Der Zugriff für die Geheimdienste ist eine politische Frage. Wir wollen nach wie vor, daß sämtliche Geheimdienste aufgelöst werden. Von daher ist es unvorstellbar, daß wir ihren Zugriff auf Stasi-Unterlagen zulassen können. Außerdem haben wir immer gefordert, das Stasi- Material vollständig offenzulegen — natürlich auch das, was beipielsweise die Hauptabteilung XXII angelegt hat.

Wenn ihr im Sinne einer politischen und historischen Aufarbeitung fordert, die Stasi-Unterlagen weitgehend öffentlich zu machen, warum versteift ihr euch dann gegen den Zugriff etwa des Verfassungsschutzes. Die von ihm geforderten Unterlagen wären demnach doch sowieso frei zugänglich?

Das ist ja das Interessante. Die Offenlegung des Materials ist in keinem der Entwürfe des Innenministeriums vorgesehen.
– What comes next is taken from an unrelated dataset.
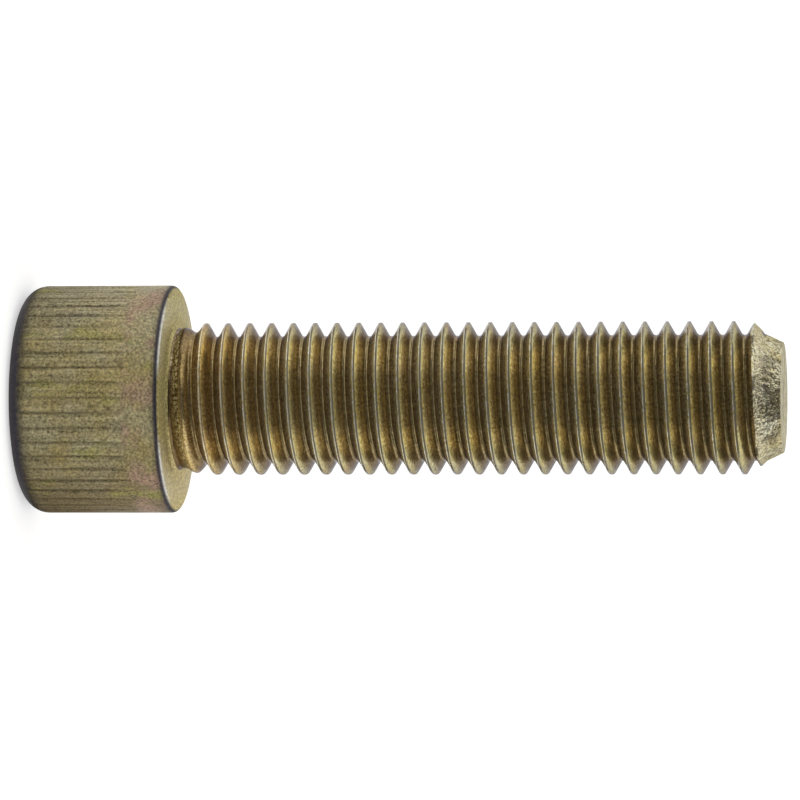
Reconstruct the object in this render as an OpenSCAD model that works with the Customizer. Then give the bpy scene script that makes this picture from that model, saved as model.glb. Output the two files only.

Selbst für den Bereich Forschung/Aufarbeitung fehlt der wesentliche Satz, daß die nicht-personengebundenen Unterlagen öffentlich sein müssen. Wären diese Akten öffentlich zugänglich, wäre es in der Tat egal, wer alles da reinschauen kann. Es ist aber vielmehr vorgesehen, daß in einzelne Unterlagen nur die Geheimdienste Einblick erhalten sollen. Das geht soweit, daß Geheimdiensten die Möglichkeit gegeben werden soll, Material auszusondern.

Wie soll das Akteneinsichts- und Auskunftsrecht praktisch und bürokratisch umgesetzt werden. Wenn nach der Verabschiedung eines Stasi-Unterlagengesetzes in den folgenden Monaten vielleicht Hunderttausende entsprechende Anträge einreichen, dauert es Jahre, diese Flut zu bewältigen. Und wenn man den Schutz der Interessen Dritter ernst nimmt, wer soll die Akten daraufhin sichten und entscheiden, was dem einzelnen Antragsteller vorgelegt werden kann?

Den Aufwand zu scheuen, ist kein Argument. Vorrang hat das Interesse der Betroffenen, und da muß dieser Aufwand einfach betrieben werden. Wenn es erst einmal das Einsichtsrecht gibt, wird es den meisten klar sein, daß es die Akteneinsicht nicht innerhalb eines Monats geben kann. Ich glaube, daß unser Vorschlag einer dezentralen Verwaltung der Sonderbehörde da auch hilfreich sein kann. Dabei wird auch das Problem der personellen Ausstattung der Sonderbehörde deutlich. Ausgehen sollte man auch davon, daß nicht alle in ihre Akten sehen wollen. Es muß auch die Möglichkeit geben, einen Antrag auf Auskunft zu stellen, die dann die Nennung der Stasi-Mitarbeiter und Spitzel beinhalten muß. Bei der Einsichtsregelung muß natürlich sichergestellt werden, daß sie technisch und personell bewältigt werden kann. Notwendig wird auch eine rechtliche Beratung sein — zum Beispiel, wenn einer in der eigenen Akte strafrechtsrelevante Vorgänge findet.

Die Gauck-Behörde sieht das aber anders. Dort wird argumentiert, für eine umfassende Auskunft müsse entlang der hierarchischen Strukturen des ehemaligen MfS in den verschiedenen Archiven recherchiert werden. Deshalb sei eine zentrale Verwaltung nötig. Wer in Rostock lebt, muß seine Akte nicht unbedingt in Rostock finden. Darüber hinaus, so heißt es, ließen sich bei einem Ländermodell weder ein einheitliches Auskunftsverfahren sicherstellen, noch parteipolitische Interessen ausschließen.

Eine dezentrale Verwaltung schließt nicht aus, daß auch in den anderen Außenstellen des früheren MfS nachgefragt wird. Und wenn man die Verwaltung der Archive zur gemeinsamen Sache von Bund und Ländern erklärt, läßt sich eine gesetzliche Grundlage schaffen, die sowohl für die einzelnen Bundesländer als auch für das Zentralarchiv in der Berliner Normannenstraße verbindlich ist.